* **Written instruction**: Only one stretch of the data below should be repeated: the lines from the line containing "solidify.offset = 0.0" through the line containing "if obj.type not", inclusive, exactly as they are.

* **Source data**:
⁂
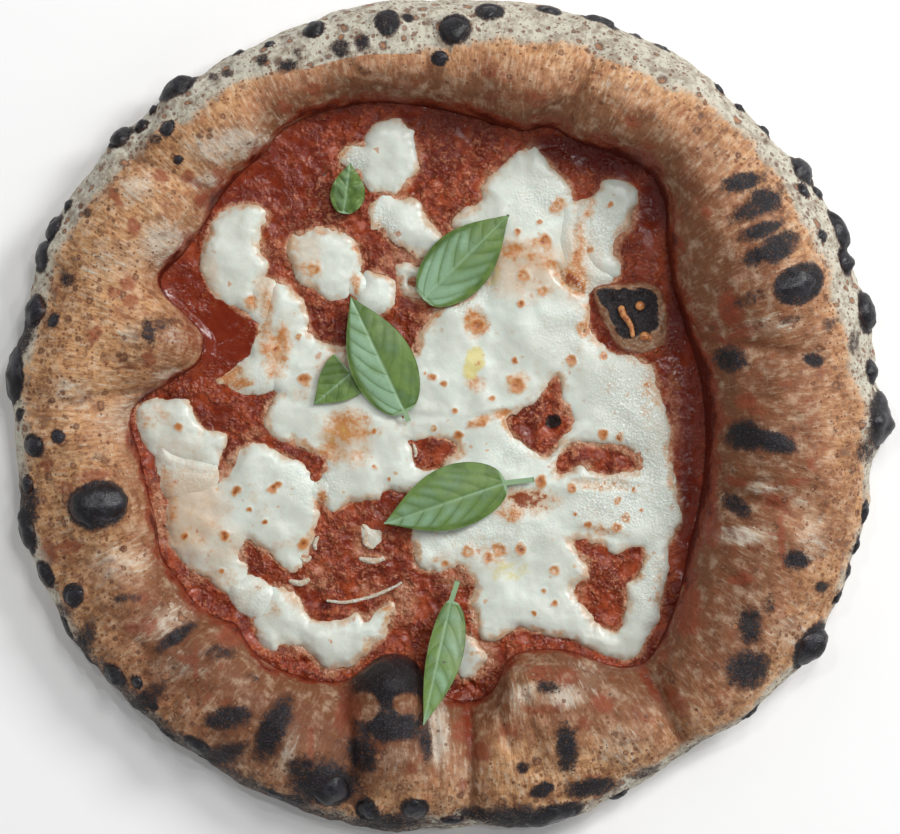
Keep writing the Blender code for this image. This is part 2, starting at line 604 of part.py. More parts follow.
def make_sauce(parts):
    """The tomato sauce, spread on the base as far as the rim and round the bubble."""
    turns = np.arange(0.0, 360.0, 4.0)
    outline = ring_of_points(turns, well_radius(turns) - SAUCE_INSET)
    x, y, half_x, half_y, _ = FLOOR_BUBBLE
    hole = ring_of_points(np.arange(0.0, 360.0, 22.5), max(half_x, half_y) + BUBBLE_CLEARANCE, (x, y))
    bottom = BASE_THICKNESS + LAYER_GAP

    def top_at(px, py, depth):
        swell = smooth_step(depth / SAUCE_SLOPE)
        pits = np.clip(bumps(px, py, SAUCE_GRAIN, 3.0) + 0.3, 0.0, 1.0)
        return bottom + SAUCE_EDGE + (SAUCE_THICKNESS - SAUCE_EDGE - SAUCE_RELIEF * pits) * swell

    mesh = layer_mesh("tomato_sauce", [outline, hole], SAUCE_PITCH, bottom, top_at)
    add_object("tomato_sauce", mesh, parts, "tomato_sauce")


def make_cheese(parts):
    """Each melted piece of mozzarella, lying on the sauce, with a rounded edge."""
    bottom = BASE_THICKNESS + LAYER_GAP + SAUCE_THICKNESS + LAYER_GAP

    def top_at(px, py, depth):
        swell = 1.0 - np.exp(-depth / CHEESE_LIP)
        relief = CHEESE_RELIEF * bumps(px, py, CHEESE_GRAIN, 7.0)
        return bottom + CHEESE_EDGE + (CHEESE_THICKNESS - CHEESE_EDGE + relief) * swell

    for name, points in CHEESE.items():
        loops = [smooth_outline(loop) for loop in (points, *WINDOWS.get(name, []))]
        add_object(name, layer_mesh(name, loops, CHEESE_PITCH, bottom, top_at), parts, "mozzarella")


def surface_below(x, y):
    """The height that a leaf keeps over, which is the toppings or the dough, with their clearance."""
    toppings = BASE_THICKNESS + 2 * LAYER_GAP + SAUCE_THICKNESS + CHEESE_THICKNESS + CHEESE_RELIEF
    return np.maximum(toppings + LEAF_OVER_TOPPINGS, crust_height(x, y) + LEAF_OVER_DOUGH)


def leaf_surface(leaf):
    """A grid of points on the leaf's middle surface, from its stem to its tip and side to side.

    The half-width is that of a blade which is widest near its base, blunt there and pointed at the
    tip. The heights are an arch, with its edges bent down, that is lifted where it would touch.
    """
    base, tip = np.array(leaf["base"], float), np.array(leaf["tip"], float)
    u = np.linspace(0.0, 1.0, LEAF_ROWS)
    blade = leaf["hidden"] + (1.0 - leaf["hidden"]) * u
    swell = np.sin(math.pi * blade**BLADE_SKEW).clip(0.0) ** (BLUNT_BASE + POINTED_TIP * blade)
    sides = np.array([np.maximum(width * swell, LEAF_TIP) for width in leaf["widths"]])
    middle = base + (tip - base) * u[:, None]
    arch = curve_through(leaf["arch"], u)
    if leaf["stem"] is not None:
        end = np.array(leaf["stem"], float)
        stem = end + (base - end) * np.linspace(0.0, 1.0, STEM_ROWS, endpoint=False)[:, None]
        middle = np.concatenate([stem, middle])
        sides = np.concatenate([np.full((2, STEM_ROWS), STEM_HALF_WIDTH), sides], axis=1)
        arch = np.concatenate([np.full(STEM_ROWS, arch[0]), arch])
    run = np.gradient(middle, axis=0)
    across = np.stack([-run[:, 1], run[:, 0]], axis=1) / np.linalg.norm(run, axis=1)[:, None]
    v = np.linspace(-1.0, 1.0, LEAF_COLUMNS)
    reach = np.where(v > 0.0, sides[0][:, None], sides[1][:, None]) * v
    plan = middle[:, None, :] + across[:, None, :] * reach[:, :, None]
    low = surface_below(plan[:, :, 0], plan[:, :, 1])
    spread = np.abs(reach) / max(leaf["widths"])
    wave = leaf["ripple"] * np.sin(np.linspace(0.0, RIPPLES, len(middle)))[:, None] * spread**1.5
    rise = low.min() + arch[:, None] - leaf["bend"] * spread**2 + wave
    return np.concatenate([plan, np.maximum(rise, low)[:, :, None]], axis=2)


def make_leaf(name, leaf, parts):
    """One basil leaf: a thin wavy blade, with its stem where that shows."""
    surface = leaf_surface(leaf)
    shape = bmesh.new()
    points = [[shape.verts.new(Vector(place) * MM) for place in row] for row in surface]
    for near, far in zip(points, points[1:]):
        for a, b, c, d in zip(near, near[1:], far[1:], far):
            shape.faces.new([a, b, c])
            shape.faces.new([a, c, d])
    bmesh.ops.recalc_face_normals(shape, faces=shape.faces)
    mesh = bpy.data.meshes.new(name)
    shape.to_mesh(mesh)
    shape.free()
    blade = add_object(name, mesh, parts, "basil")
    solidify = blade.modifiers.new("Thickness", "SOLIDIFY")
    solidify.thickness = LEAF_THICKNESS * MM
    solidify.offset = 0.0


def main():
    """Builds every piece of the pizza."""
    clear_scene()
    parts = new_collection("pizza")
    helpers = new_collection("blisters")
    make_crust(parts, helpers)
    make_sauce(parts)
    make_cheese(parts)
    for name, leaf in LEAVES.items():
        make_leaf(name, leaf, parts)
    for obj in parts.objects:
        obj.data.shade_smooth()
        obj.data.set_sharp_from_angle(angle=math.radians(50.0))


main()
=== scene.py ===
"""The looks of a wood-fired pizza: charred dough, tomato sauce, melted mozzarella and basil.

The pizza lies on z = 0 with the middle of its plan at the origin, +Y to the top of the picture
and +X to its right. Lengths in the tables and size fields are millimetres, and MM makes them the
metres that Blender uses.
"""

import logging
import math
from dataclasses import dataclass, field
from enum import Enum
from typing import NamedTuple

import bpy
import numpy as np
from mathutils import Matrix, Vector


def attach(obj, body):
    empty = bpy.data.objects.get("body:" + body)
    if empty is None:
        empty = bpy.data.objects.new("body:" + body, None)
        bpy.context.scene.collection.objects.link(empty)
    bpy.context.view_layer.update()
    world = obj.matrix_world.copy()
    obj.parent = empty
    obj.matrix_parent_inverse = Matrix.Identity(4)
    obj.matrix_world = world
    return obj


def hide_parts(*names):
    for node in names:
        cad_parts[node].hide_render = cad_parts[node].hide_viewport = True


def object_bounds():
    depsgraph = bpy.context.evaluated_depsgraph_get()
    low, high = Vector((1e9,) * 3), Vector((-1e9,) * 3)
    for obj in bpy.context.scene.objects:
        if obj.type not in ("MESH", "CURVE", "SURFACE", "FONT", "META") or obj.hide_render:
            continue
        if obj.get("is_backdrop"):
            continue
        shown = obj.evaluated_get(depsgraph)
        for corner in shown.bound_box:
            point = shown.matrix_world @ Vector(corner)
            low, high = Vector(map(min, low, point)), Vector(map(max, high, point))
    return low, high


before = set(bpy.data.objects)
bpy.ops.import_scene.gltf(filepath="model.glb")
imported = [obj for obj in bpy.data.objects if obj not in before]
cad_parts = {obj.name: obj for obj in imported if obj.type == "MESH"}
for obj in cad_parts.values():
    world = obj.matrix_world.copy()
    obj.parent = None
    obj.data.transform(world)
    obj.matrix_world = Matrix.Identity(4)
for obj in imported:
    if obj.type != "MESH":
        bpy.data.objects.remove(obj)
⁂
* **Full output**:
    solidify.offset = 0.0


def main():
    """Builds every piece of the pizza."""
    clear_scene()
    parts = new_collection("pizza")
    helpers = new_collection("blisters")
    make_crust(parts, helpers)
    make_sauce(parts)
    make_cheese(parts)
    for name, leaf in LEAVES.items():
        make_leaf(name, leaf, parts)
    for obj in parts.objects:
        obj.data.shade_smooth()
        obj.data.set_sharp_from_angle(angle=math.radians(50.0))


main()
=== scene.py ===
"""The looks of a wood-fired pizza: charred dough, tomato sauce, melted mozzarella and basil.

The pizza lies on z = 0 with the middle of its plan at the origin, +Y to the top of the picture
and +X to its right. Lengths in the tables and size fields are millimetres, and MM makes them the
metres that Blender uses.
"""

import logging
import math
from dataclasses import dataclass, field
from enum import Enum
from typing import NamedTuple

import bpy
import numpy as np
from mathutils import Matrix, Vector


def attach(obj, body):
    empty = bpy.data.objects.get("body:" + body)
    if empty is None:
        empty = bpy.data.objects.new("body:" + body, None)
        bpy.context.scene.collection.objects.link(empty)
    bpy.context.view_layer.update()
    world = obj.matrix_world.copy()
    obj.parent = empty
    obj.matrix_parent_inverse = Matrix.Identity(4)
    obj.matrix_world = world
    return obj


def hide_parts(*names):
    for node in names:
        cad_parts[node].hide_render = cad_parts[node].hide_viewport = True


def object_bounds():
    depsgraph = bpy.context.evaluated_depsgraph_get()
    low, high = Vector((1e9,) * 3), Vector((-1e9,) * 3)
    for obj in bpy.context.scene.objects:
        if obj.type not in ("MESH", "CURVE", "SURFACE", "FONT", "META") or obj.hide_render:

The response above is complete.